According to the Philippine Statistics Authority (PSA), The Philippines has a total land area of about 30 million hectares and approximately 9.67 million hectares of which are classified as agricultural. The agricultural land area represents 32.22% of the total land area of the country. This explains why the data from the May 2014 Quick Stat show that in January 2014, in terms of employment, the agriculture sector takes up 10.93 million persons out of the total 36.42 million workforce which accounts to 30% of the total employment. The figures clearly show that basically, Philippines is an agricultural country.

Intriguingly, however, if we compare figures, there was a huge drop in farming related employment. In October 2013, or just three (3) months earlier, PSA recorded 45.2% farmers. The number of persons involved in agriculture is constantly decreasing every year. Primarily, this is because the new generations of job seekers do not consider farming as a profitable employment. The Bureau of Agricultural Statistics (now PSA) conducted a study a few years ago and their findings show that an average farmer earns only about Php 20,000 per year. That is just less than Php 2,000 per month which is way below the poverty line. This explains why farming has become one of the least liked job in the country today. In fact, as early as September 8, 2011, Kristine L. Alave, through the Philippine Daily Inquirer, stated that the "Philippines is running out of farmers".

The Philippines is no longer an agricultural country. It has shifted from an agricultural economy to one that is based on manufacturing and services to achieve the most sought after "Newly Industrialized Country Status". The leaders chose not to rely on agriculture because while the sector take up 30% of the total work force it contributes to just 14% of the Gross Domestic Product (GDP). On the other hand, the industrial sector which employs only 15.9% of the total human resources of the country put in 30% of the GDP. Most of the working populace or about 54.1% joined the service sector which throws in an aggregate of 56% of the GDP. This figures from the National Statistical Coordination Board (NSCB) typify that the country has indeed changed.

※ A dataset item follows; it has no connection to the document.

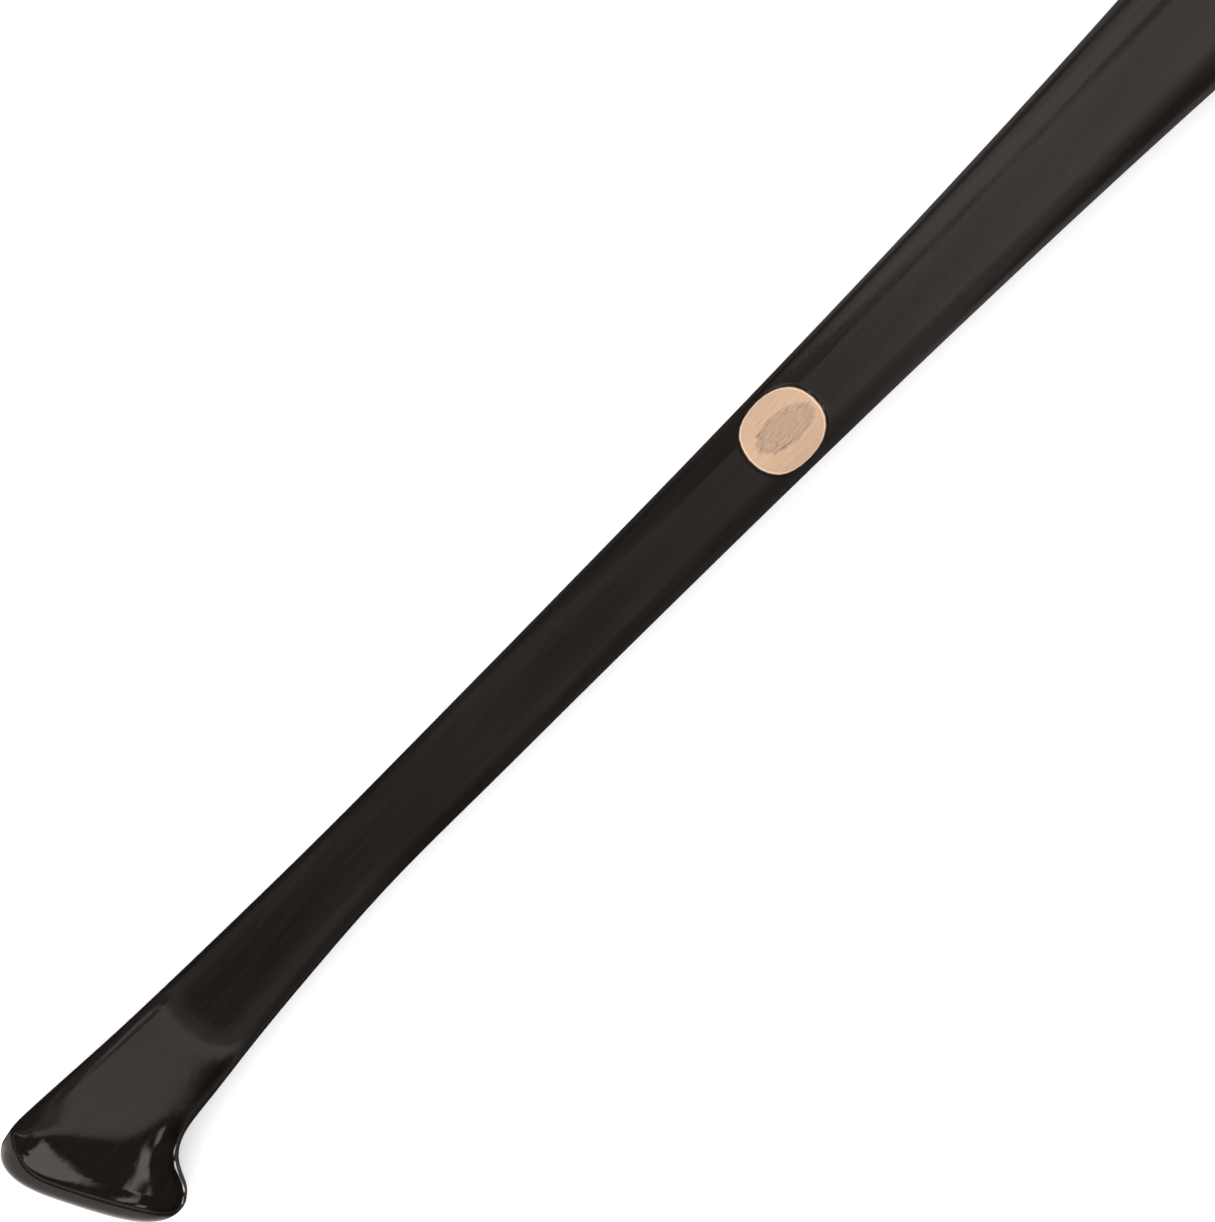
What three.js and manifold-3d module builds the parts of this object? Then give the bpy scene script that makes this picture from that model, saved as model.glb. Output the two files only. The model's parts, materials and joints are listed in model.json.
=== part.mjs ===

As less and less people wants to be involved in farming, we end up asking, what will happen if nobody wants to till the soil anymore? Where will we get our food by then?

The FarmOn.ph Movement

Farming runs in the blood of most Filipino. We either grew up in the province and witnessed this profession personally or we ourselves were once involved in farming. Maybe our parents are farmers, or some of our relatives are. Nevertheless, farming is perhaps the most familiar and ironically enough, the most avoided profession in the Philippines. The cynical stereotypes coupled with the wrong beliefs that it's not profitable may have caused some of these negativities about farming.

Nonetheless, our familiarity with farming cannot be denied especially at the launched of Farmville. The game became an instant hit for the Filipinos. Suddenly, everyone with computers and internet access can play the game. The public became so addicted to it to the point that even administrators and employers had to do something to prevent their employees from playing the game during office hours. Imagine the fascination that the Filipinos have for farming through a mere virtual game!

If we dislike actual farming so much, how come we became hooked with such a simple game? We believe that this is because at the heart of each of us, farming still remains special to us.

A group of young individuals saw this odd situation and decided to make a change. After some research, they concluded that (1) Filipinos are fun loving, (2) Filipinos are entrepreneurial in nature, and (3) Filipinos are still farmers by heart.

The initial goal of the group was just to develop a game that will fascinate the Filipinos -- a game that will remain close to the hearts of everyone. However, to make a lasting change, something more had to be done. This is when they decided to make a game console that will bridge the gap between virtual farming and real-life farming. They wanted to help abolish the negative stereotypes attached to farming. They want to give people a reason to take pride in farming again. FarmOn was birthed after.